### Available data
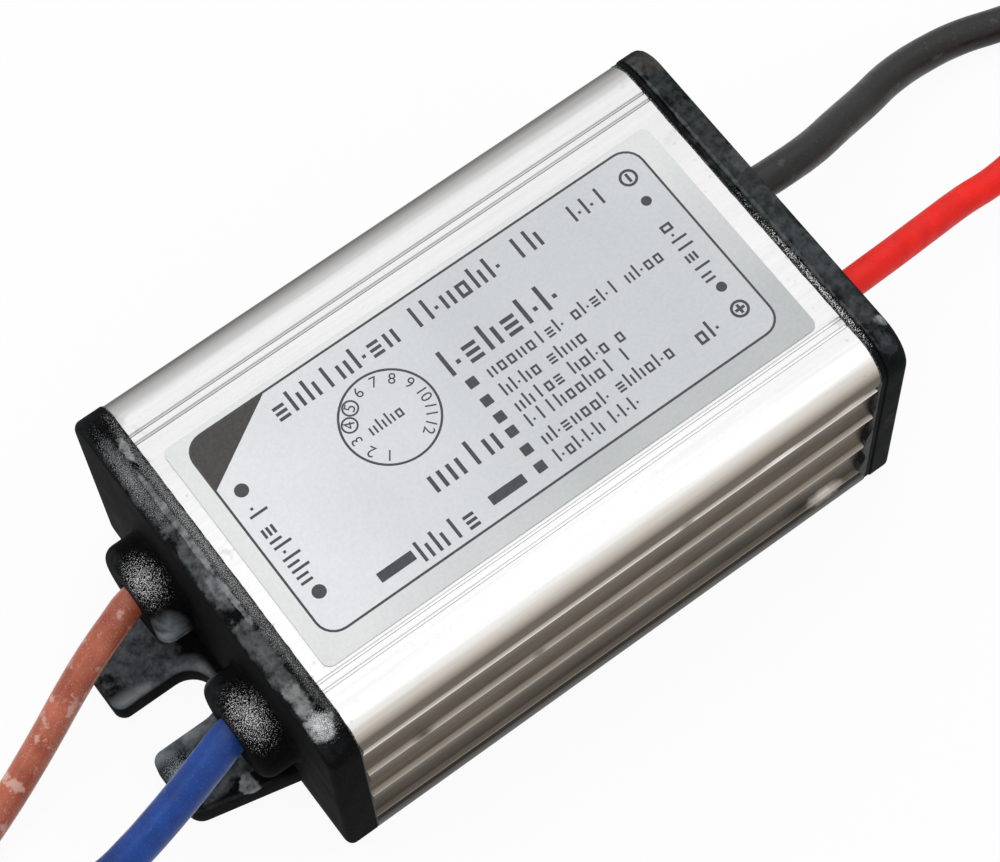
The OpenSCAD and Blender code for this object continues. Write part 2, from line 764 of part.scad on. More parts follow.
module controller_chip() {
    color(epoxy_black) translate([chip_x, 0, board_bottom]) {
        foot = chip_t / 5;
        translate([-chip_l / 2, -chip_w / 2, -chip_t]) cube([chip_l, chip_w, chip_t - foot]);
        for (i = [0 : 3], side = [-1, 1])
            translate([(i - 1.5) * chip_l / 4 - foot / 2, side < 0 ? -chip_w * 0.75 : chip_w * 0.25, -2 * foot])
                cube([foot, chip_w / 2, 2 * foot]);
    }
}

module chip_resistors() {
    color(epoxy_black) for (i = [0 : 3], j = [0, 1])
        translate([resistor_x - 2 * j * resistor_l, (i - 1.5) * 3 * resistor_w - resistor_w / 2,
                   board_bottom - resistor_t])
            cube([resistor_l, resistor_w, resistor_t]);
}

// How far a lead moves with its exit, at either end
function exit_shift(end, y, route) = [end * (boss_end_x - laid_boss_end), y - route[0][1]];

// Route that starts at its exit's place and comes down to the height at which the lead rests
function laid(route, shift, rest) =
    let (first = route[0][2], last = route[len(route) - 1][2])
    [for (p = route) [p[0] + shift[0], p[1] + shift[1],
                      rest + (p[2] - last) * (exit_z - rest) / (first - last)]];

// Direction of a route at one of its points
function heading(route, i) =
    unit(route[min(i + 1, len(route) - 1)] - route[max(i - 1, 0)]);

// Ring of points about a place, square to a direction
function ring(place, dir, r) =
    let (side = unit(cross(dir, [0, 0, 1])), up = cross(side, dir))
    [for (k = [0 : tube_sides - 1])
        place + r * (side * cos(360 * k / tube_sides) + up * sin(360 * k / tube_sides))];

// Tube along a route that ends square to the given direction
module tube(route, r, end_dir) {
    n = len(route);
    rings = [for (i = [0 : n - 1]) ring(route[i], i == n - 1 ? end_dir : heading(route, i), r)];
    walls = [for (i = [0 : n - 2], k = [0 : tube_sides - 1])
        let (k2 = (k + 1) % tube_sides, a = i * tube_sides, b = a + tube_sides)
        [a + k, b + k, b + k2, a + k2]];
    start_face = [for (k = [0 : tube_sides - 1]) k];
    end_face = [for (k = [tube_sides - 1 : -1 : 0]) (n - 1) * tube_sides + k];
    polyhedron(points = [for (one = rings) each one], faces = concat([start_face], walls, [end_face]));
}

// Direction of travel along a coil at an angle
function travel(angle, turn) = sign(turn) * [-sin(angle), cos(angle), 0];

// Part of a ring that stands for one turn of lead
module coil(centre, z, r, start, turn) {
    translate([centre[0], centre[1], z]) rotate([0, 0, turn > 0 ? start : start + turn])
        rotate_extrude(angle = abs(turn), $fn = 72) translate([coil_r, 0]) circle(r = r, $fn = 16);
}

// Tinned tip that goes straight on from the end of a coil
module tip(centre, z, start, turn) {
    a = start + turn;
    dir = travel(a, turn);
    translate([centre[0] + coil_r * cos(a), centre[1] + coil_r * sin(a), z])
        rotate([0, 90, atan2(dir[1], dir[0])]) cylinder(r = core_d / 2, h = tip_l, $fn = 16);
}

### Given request
Your task is to quote the listing above word for word.

### Solution for this exercise
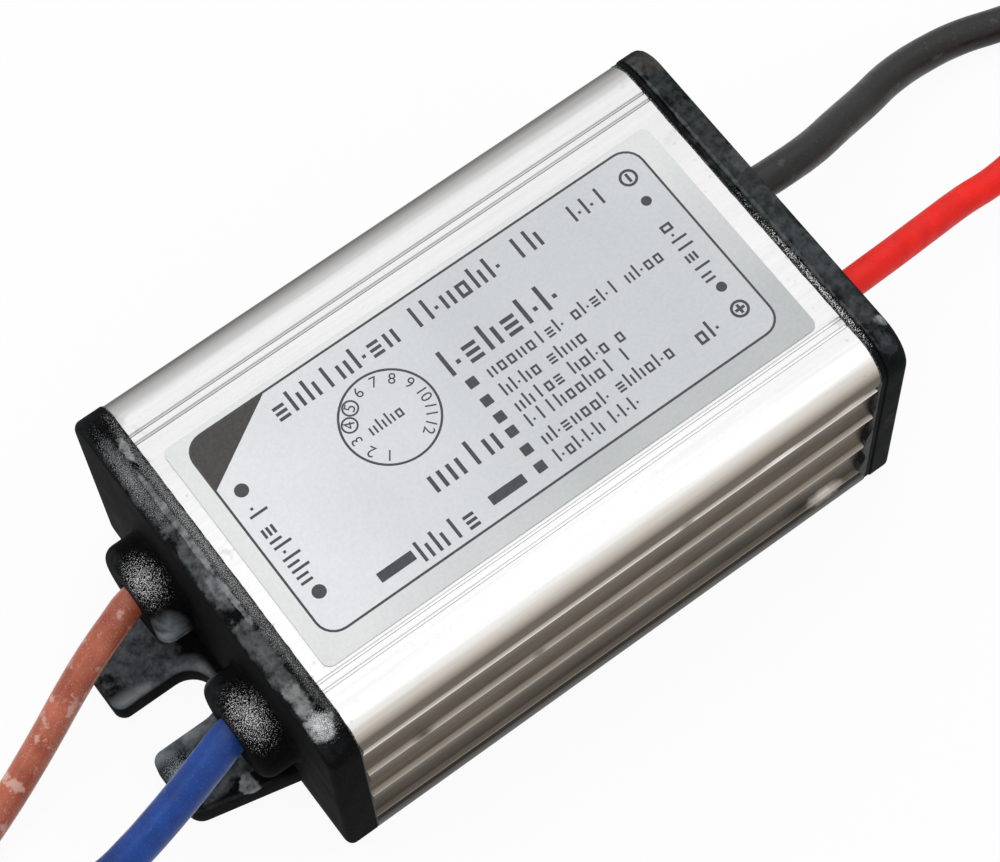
The OpenSCAD and Blender code for this object continues. Write part 2, from line 764 of part.scad on. More parts follow.
module controller_chip() {
    color(epoxy_black) translate([chip_x, 0, board_bottom]) {
        foot = chip_t / 5;
        translate([-chip_l / 2, -chip_w / 2, -chip_t]) cube([chip_l, chip_w, chip_t - foot]);
        for (i = [0 : 3], side = [-1, 1])
            translate([(i - 1.5) * chip_l / 4 - foot / 2, side < 0 ? -chip_w * 0.75 : chip_w * 0.25, -2 * foot])
                cube([foot, chip_w / 2, 2 * foot]);
    }
}

module chip_resistors() {
    color(epoxy_black) for (i = [0 : 3], j = [0, 1])
        translate([resistor_x - 2 * j * resistor_l, (i - 1.5) * 3 * resistor_w - resistor_w / 2,
                   board_bottom - resistor_t])
            cube([resistor_l, resistor_w, resistor_t]);
}

// How far a lead moves with its exit, at either end
function exit_shift(end, y, route) = [end * (boss_end_x - laid_boss_end), y - route[0][1]];

// Route that starts at its exit's place and comes down to the height at which the lead rests
function laid(route, shift, rest) =
    let (first = route[0][2], last = route[len(route) - 1][2])
    [for (p = route) [p[0] + shift[0], p[1] + shift[1],
                      rest + (p[2] - last) * (exit_z - rest) / (first - last)]];

// Direction of a route at one of its points
function heading(route, i) =
    unit(route[min(i + 1, len(route) - 1)] - route[max(i - 1, 0)]);

// Ring of points about a place, square to a direction
function ring(place, dir, r) =
    let (side = unit(cross(dir, [0, 0, 1])), up = cross(side, dir))
    [for (k = [0 : tube_sides - 1])
        place + r * (side * cos(360 * k / tube_sides) + up * sin(360 * k / tube_sides))];

// Tube along a route that ends square to the given direction
module tube(route, r, end_dir) {
    n = len(route);
    rings = [for (i = [0 : n - 1]) ring(route[i], i == n - 1 ? end_dir : heading(route, i), r)];
    walls = [for (i = [0 : n - 2], k = [0 : tube_sides - 1])
        let (k2 = (k + 1) % tube_sides, a = i * tube_sides, b = a + tube_sides)
        [a + k, b + k, b + k2, a + k2]];
    start_face = [for (k = [0 : tube_sides - 1]) k];
    end_face = [for (k = [tube_sides - 1 : -1 : 0]) (n - 1) * tube_sides + k];
    polyhedron(points = [for (one = rings) each one], faces = concat([start_face], walls, [end_face]));
}

// Direction of travel along a coil at an angle
function travel(angle, turn) = sign(turn) * [-sin(angle), cos(angle), 0];

// Part of a ring that stands for one turn of lead
module coil(centre, z, r, start, turn) {
    translate([centre[0], centre[1], z]) rotate([0, 0, turn > 0 ? start : start + turn])
        rotate_extrude(angle = abs(turn), $fn = 72) translate([coil_r, 0]) circle(r = r, $fn = 16);
}

// Tinned tip that goes straight on from the end of a coil
module tip(centre, z, start, turn) {
    a = start + turn;
    dir = travel(a, turn);
    translate([centre[0] + coil_r * cos(a), centre[1] + coil_r * sin(a), z])
        rotate([0, 90, atan2(dir[1], dir[0])]) cylinder(r = core_d / 2, h = tip_l, $fn = 16);
}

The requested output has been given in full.